Extending that a bit, if we only need to take c_backend_api.h into a project as a header, could we not raise these headers out of the runtime folder? Potentially include/tvm/c_backend_api.h or even include/tvm_backend_api.h? My assumption here is that the backend would always be written in something with a stable C ABI. This could potentially be true of c_packed_func.h/tvm_packed_func.h as well, leaving only the runtime-specific headers in the runtime folder?

I’d be interested in considering just TVMPackedFunc? Is there a reason to mark it explicitly as a C function?

areusch · July 20, 2021, 7:02pm

@Mousius thanks for your comments!

It’d be great if we only required the single backend header file, I think the only thing that prevents is having to copy function_attributes.h across as well - I’d suggest all of the backend definition, including attributes, could live in the single c_backend_api.h ?
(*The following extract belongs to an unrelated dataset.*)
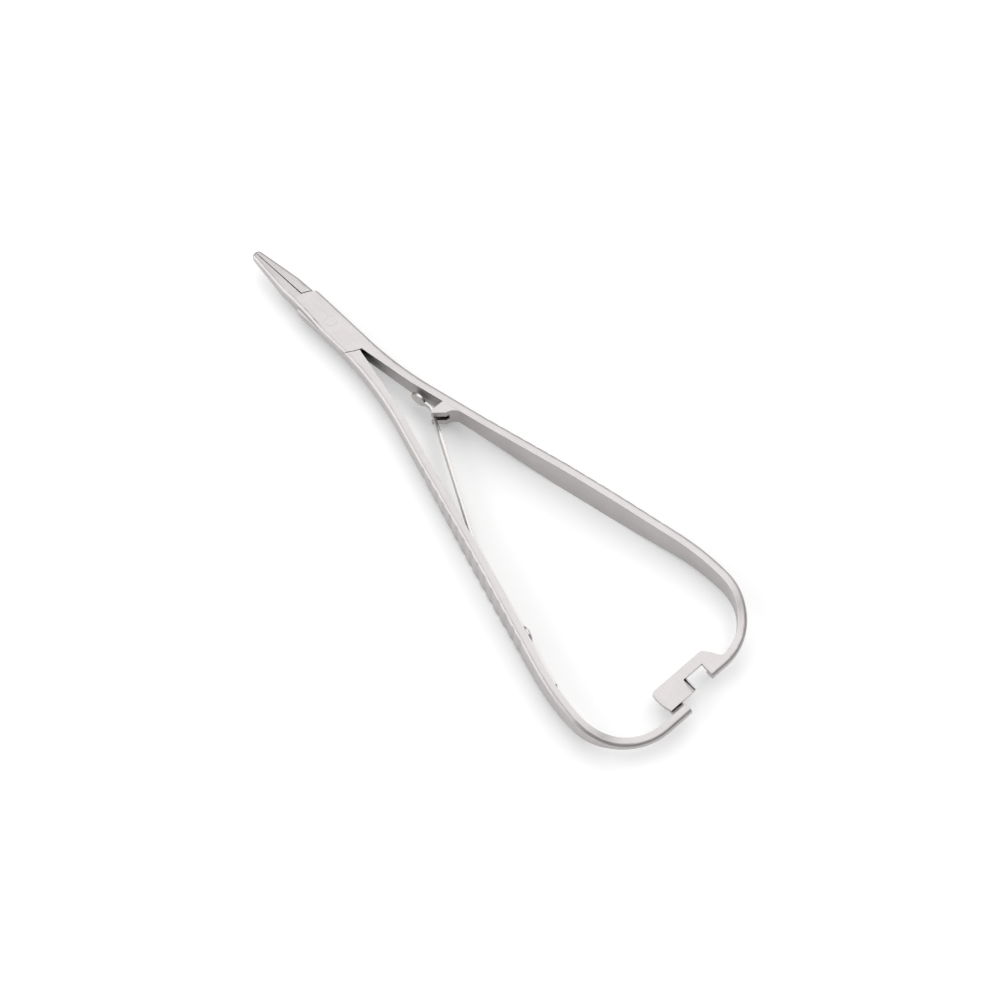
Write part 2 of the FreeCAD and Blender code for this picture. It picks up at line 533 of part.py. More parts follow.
def build_box_half():
    """Half with the box: two plates with a window between them, joined to its jaw in front
    and to its handle behind, the slotted spring guide and the upper ratchet plate."""
    side = -1
    body = rough_half("box", side, "0")

    window = new_sketch(body, "window_plan", "XY_Plane")
    turn_with_lock(window)
    outline(window, [
        ("dims.lock_reach", "dims.slit_root_gap"),
        ("dims.lock_side_reach", "dims.box_half_width"),
        ("dims.lock_side_reach", "places.clear_side"),
        ("-places.clear_reach", "places.clear_side"),
        ("-places.clear_reach", "-dims.apex_half_gap"),
        ("-dims.lock_reach", "-dims.apex_half_gap"),
        ("-dims.lock_side_reach", "-dims.box_half_width"),
        ("-dims.lock_side_reach", "-places.clear_side"),
        ("places.clear_reach", "-places.clear_side"),
        ("places.clear_reach", "0"),
    ])
    cut_both_ways(body, "window", window, "places.slot_height")

    bore = new_sketch(body, "box_bore_plan", "XY_Plane")
    turn_with_lock(bore)
    circle_at(bore, "0", "0", "dims.pin_radius")
    cut_both_ways(body, "box_bore", bore, "2 * dims.box_thickness")

    finger_grooves(body, "box", side)
    jaw_serrations(body, "box", side)

    slope = "tan(dims.handle_angle)"
    root = "places.nose_root_h"
    waist = "dims.nose_run + dims.nose_length"
    waist_h = f"{root} + dims.nose_length * {slope} - dims.strap_thickness"
    flare = "dims.nose_fillet * 0.85"
    nose = new_sketch(body, "nose_plan", "XY_Plane")
    outline(nose, [
        ("-dims.nose_run", f"-({root} + dims.strap_thickness / 2)"),
        ("-dims.nose_run", "-(dims.nose_reach + dims.nose_length / 2)", "dims.nose_length", 1),
        ("-dims.nose_run - dims.nose_length * 0.2", "-dims.nose_reach"),
        (f"-({waist})", f"-({waist_h})", "dims.nose_fillet", -1),
        (f"-({waist} + {flare})", f"-({root} + (dims.nose_length + {flare}) * {slope})"),
        (f"-({waist} + {flare})",
         f"-({root} + (dims.nose_length + {flare}) * {slope} + dims.strap_thickness / 2)"),
    ])
    pad_both_ways(body, "nose", nose, "dims.nose_height")
    slot = new_sketch(body, "nose_slot_plan", "XY_Plane")
    slot_back = f"-({root} - dims.nose_wall)"
    outline(slot, [
        ("-dims.nose_run + 1", slot_back),
        ("-dims.nose_run + 1", "0"),
        (f"-({waist} + {flare})", "0"),
        (f"-({waist} + {flare})", slot_back),
    ])
    cut_both_ways(body, "nose_slot", slot, "dims.nose_slot")

    plate = new_sketch(body, "upper_plate_plan", "XY_Plane", "places.lap_z")
    outline(plate, [
        ("-places.box_turn_x - dims.strap_thickness / 2", "-dims.box_hook"),
        ("-places.arm_rear", "-dims.box_hook"),
        ("-places.arm_rear", "-dims.plate_side"),
        ("-dims.plate_rear", "dims.plate_side + 0.5"),
        ("-dims.plate_rear", "dims.plate_reach - 0.6", "12", -1),
        ("-dims.ratchet_front - 0.8", "dims.plate_reach", "1", -1),
        ("-dims.ratchet_front", "dims.plate_reach - 1"),
        ("-dims.ratchet_front", "-dims.box_hook - 1.6", "1.2", -1),
        ("-dims.ratchet_front - 0.5", "-dims.box_hook - dims.arm_width"),
        ("-dims.ratchet_front - 2.6", "-dims.box_hook - dims.arm_width - 1.6",
         "dims.hook_fillet", 1),
        ("-places.box_turn_x - 0.2", "-dims.box_hook - dims.arm_width - 5"),
        ("-places.box_turn_x - dims.strap_thickness / 2",
         "-dims.box_hook - dims.arm_width - 5"),
    ])
    feature(body, "Pad", "upper_plate", plate, rules={"Length": "places.plate_height"})
    ratchet_teeth(body, "box", "places.lap_z", True, "dims.catch_reach - dims.plate_reach + 8")
    relief = new_sketch(body, "relief_plan", "XY_Plane",
                        "dims.end_thickness / 2 - dims.relief_depth")
    outline(relief, [
        ("-places.arm_rear", "-dims.plate_side", "dims.relief_radius", 1),
        ("-dims.plate_rear + 0.5", "dims.plate_side + 0.4"),
        ("-dims.plate_rear + 0.5", "-1"),
        ("-places.arm_rear", "-1"),
    ])
    cut_up(body, "relief", relief, "1")
    return body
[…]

this would probably be okay for now. if the #define required become complex, we may need to eventually refactor. i’m not sure it’s a big deal to split things across multiple files so long as they are co-located.

Extending that a bit, if we only need to take c_backend_api.h into a project as a header, could we not raise these headers out of the runtime folder?

I do think that these are all quite runtime-related when considered as part of the full TVM landscape e.g. at include/tvm level. I think one could see operator implementations as somewhat distinct from hand-written runtime code, but ultimately at the include/tvm level, i think runtime makes sense. I do think we should split src/runtime/crt/common into parts so that it’s easy to differentiate between implementation code required for host-driven vs standalone/aot deployment.

I’d be interested in considering just TVMPackedFunc ? Is there a reason to mark it explicitly as a C function?

Uh good point at the time of writing I was for some reason thinking this was taken by the c++ implementation. However, that one is tvm::runtime::PackedFunc, so TVMPackedFunc should work well.